To find the vector perpendicular to a triangle, we take the cross product of two of its edges. We compute the four edges in, out, left, and right for each point. Then, we take the cross product of a pair of edges to determine the vector perpendicular to a triangle. We do this for each of the four triangles "adjacent" to the point and take the average of the four vectors (which is just proportional to the sum).
What exactly does an average of four normal vectors mean, geometrically? Absolutely nothing. It's just a way I came up with to approximate the normals. The cardinal rule of computer graphics is to do what looks right. So let's see if this weird averaging will work out in the end.

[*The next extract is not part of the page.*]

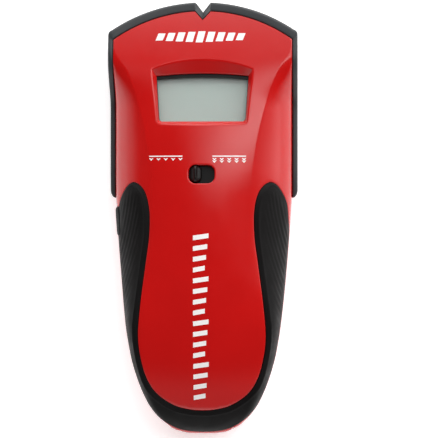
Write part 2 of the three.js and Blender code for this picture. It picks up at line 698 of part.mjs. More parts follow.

Note that we have to use a bunch of if statements for points that are at the edges, since they may have fewer than four "adjacent" triangles.
Okay, so we computed a bunch of normals. But it would be nice to "smooth" them out, so that each normal is more similar to adjacent normals. This way, the lighting in our 3D scene will look more smooth. This is particularly important because the heighmap only uses 64 different heights, so each height has a limited amount of precision, making the lighting look rough. To motivate us, here's a side-by-side comparison of our scene with unsmoothed and smoothed normals:
How exactly are we going to smooth the normals? For each normal, let's average in a little bit of the surrounding normals.
const float FALLOUT_RATIO = 0.5f; for(int z = 0; z < l; z++) { for(int x = 0; x < w; x++) { Vec3f sum = normals2[z][x]; if (x > 0) { sum += normals2[z][x - 1] * FALLOUT_RATIO; } if (x < w - 1) { sum += normals2[z][x + 1] * FALLOUT_RATIO; } if (z > 0) { sum += normals2[z - 1][x] * FALLOUT_RATIO; } if (z < 0) { sum += normals2[z + 1][x]; } if (sum.magnitude() == 0) { sum = Vec3f(0.0f, 1.0f, 0.0f); } normals[z][x] = sum; } }
So, at each normal, we point, we take a weighted average of the "rough" normal at the point and the "rough" normal at the adjacent points. Each adjacent normal gets a weight of 0.5, and the normal at the point gets a weight of 1. Again, this average has no real meaning, but it still makes the scene look good. Note that we set the normal to some arbitrary vector if the average turns out to be the zero vector. This is because we can't use the zero vector, as it's impossible to normalize, but we have to use something.
The lighting in our scene looks pretty good. Mission accomplished. Now you know how to make a nice-looking 3D terrain.
Next is "Lesson 8: Drawing Text".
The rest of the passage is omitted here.